Prompt:
Reproduce the listing below without any change.

--------------------------------

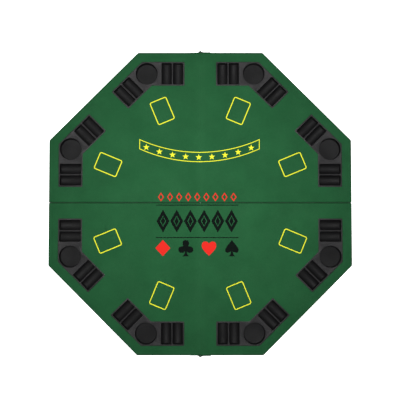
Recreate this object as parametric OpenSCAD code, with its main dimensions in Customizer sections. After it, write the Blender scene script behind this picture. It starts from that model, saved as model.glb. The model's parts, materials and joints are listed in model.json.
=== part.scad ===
// Folding octagonal card table top. Four hollow panels carry one cloth for each half, and eight
// moulded trays hold chips and cups. Each half folds cloth to cloth on a pair of rivet pivots,
// and the two halves fold back to back on butt hinges under the left-hand panels.
// +X points to the right, +Y to the rear and +Z up. The pads stand on z = 0.

/* [Table] */
// Size across the flats of the octagon, over the cloth
flats = 1219.2; // [1000:0.1:1600]
// Gap between the front and the rear half, over the cloth
seam_gap = 1; // [0.6:0.1:3]
// Gap between the boards at the fold, which only the cloth bridges
fold_gap = 6; // [4:0.5:12]

/* [Boards] */
// Thickness of the base board
base_t = 3; // [2:0.5:6]
// Thickness of the deck board
deck_t = 6; // [4:0.5:12]
// Width of the frame rails
rail_w = 18; // [12:1:24]
// Width of the diagonal brace in each panel
brace_w = 30; // [15:1:60]
// Step that eases the top edge of the deck under the cloth
edge_step = 1.5; // [0.5:0.1:3]

/* [Cloth] */
// Thickness of the cloth
cloth_t = 1; // [0.6:0.1:2]
// Width of the hem that is trapped between the rails and the base board
hem_w = 14; // [6:1:30]

/* [Pads] */
// Height of the rubber pads
pad_h = 5; // [4:0.1:8]
// Diameter of the rubber pads
pad_d = 24; // [12:1:34]

/* [Trays] */
// Distance from the table's edge to a tray's edge
tray_inset = 38.5; // [26:0.5:70]
// Width of the rim beside a cup or the longest chip slot
rim_w = 5; // [4:0.5:12]
// Thickness of the flange that lies on the cloth
flange_t = 1.6; // [1:0.1:3]
// Thickness of a tray's walls and floors
wall_t = 1.6; // [1:0.1:2.5]
// Width of a chip slot, along the arm
slot_w = 41; // [34:0.5:50]
// Length of a chip slot, across the arm
slot_l = 86; // [60:1:110]
// Rib between two slots
slot_rib = 5; // [4:0.5:15]
// Rim at the end of an arm
end_rim = 6; // [4:0.5:15]
// Diameter of a cup well
cup_d = 87; // [60:1:110]
// Flat between a cup well and the nearest slot
cup_rib = 16.6; // [8:0.1:40]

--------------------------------

Answer in full:
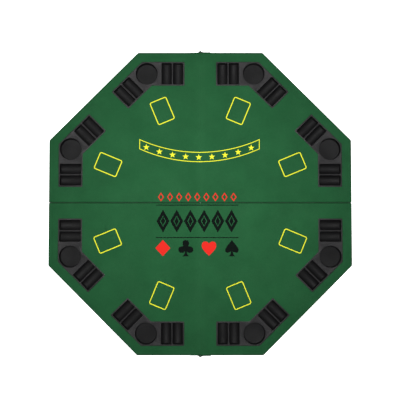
Recreate this object as parametric OpenSCAD code, with its main dimensions in Customizer sections. After it, write the Blender scene script behind this picture. It starts from that model, saved as model.glb. The model's parts, materials and joints are listed in model.json.
=== part.scad ===
// Folding octagonal card table top. Four hollow panels carry one cloth for each half, and eight
// moulded trays hold chips and cups. Each half folds cloth to cloth on a pair of rivet pivots,
// and the two halves fold back to back on butt hinges under the left-hand panels.
// +X points to the right, +Y to the rear and +Z up. The pads stand on z = 0.

/* [Table] */
// Size across the flats of the octagon, over the cloth
flats = 1219.2; // [1000:0.1:1600]
// Gap between the front and the rear half, over the cloth
seam_gap = 1; // [0.6:0.1:3]
// Gap between the boards at the fold, which only the cloth bridges
fold_gap = 6; // [4:0.5:12]

/* [Boards] */
// Thickness of the base board
base_t = 3; // [2:0.5:6]
// Thickness of the deck board
deck_t = 6; // [4:0.5:12]
// Width of the frame rails
rail_w = 18; // [12:1:24]
// Width of the diagonal brace in each panel
brace_w = 30; // [15:1:60]
// Step that eases the top edge of the deck under the cloth
edge_step = 1.5; // [0.5:0.1:3]

/* [Cloth] */
// Thickness of the cloth
cloth_t = 1; // [0.6:0.1:2]
// Width of the hem that is trapped between the rails and the base board
hem_w = 14; // [6:1:30]

/* [Pads] */
// Height of the rubber pads
pad_h = 5; // [4:0.1:8]
// Diameter of the rubber pads
pad_d = 24; // [12:1:34]

/* [Trays] */
// Distance from the table's edge to a tray's edge
tray_inset = 38.5; // [26:0.5:70]
// Width of the rim beside a cup or the longest chip slot
rim_w = 5; // [4:0.5:12]
// Thickness of the flange that lies on the cloth
flange_t = 1.6; // [1:0.1:3]
// Thickness of a tray's walls and floors
wall_t = 1.6; // [1:0.1:2.5]
// Width of a chip slot, along the arm
slot_w = 41; // [34:0.5:50]
// Length of a chip slot, across the arm
slot_l = 86; // [60:1:110]
// Rib between two slots
slot_rib = 5; // [4:0.5:15]
// Rim at the end of an arm
end_rim = 6; // [4:0.5:15]
// Diameter of a cup well
cup_d = 87; // [60:1:110]
// Flat between a cup well and the nearest slot
cup_rib = 16.6; // [8:0.1:40]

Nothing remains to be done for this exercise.